A typical tequila barrel
There are two brand types, Gordon said. Firstly, "unlike the very
largest multinationals that own drink brands (Diageo, etc), many
of the tequila brands don’t own distilleries or warehousing for
ageing their own tequila, making it very expensive and
challenging for them to do so. They essentially operate a buy
today, bottle tomorrow business model and we plug the gap for
them." In the second case, he said, "the big multinational brands
have a challenge – because demand for tequila is so high it is
very difficult for them to age enough of it. We can plug a gap
even for these brands.”
There are certain risks – such as an adverse turn in the
market – clients’ barrels are insured against any loss
or damaged to their casks during the term. Investors must put in
at least £2,300 ($3,073) for a cask, and typically people invest
in 10 casks each – £23,000 to enter the market. The holding
period while the drink is ageing is one to three years.
Under Gordon’s business model, investors are looking at a return
on investment, after fees, of above 15 per cent; his firm charges
a 10 per cent performance fee on the profits made when the
tequila is sold.
Demand to take part in the investment pools is strong; a round of
fundraising for 100 casks was closed in 48 hours recently, Gordon
said.
Today, owners of such fine goods want to know about the
sustainability angle, and how local communities are affected. In
this time of ESG investing, such considerations cannot be
ignored.
“We generally try to work with distilleries that are extremely
conscious of their water waste, which is a big issue in the
industry right now as it can contaminate the soil if not disposed
of properly. Some distilleries have initiatives where it can be
used in creating bricks for properties,” Gordon said.

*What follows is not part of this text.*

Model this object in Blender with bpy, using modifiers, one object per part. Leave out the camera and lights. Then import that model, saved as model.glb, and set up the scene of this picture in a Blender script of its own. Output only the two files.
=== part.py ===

The potential of this market is large.
“We are talking about a market that’s expected to grow to over
$42.5 billion by 2032, with much of this growth being driven by
rising demand for high-quality, aged tequila. The industry is
expanding its production capacities to meet these requirements
but the brands still need to be able to source the aged tequila
to support this growth, and that’s where we come in,” he added.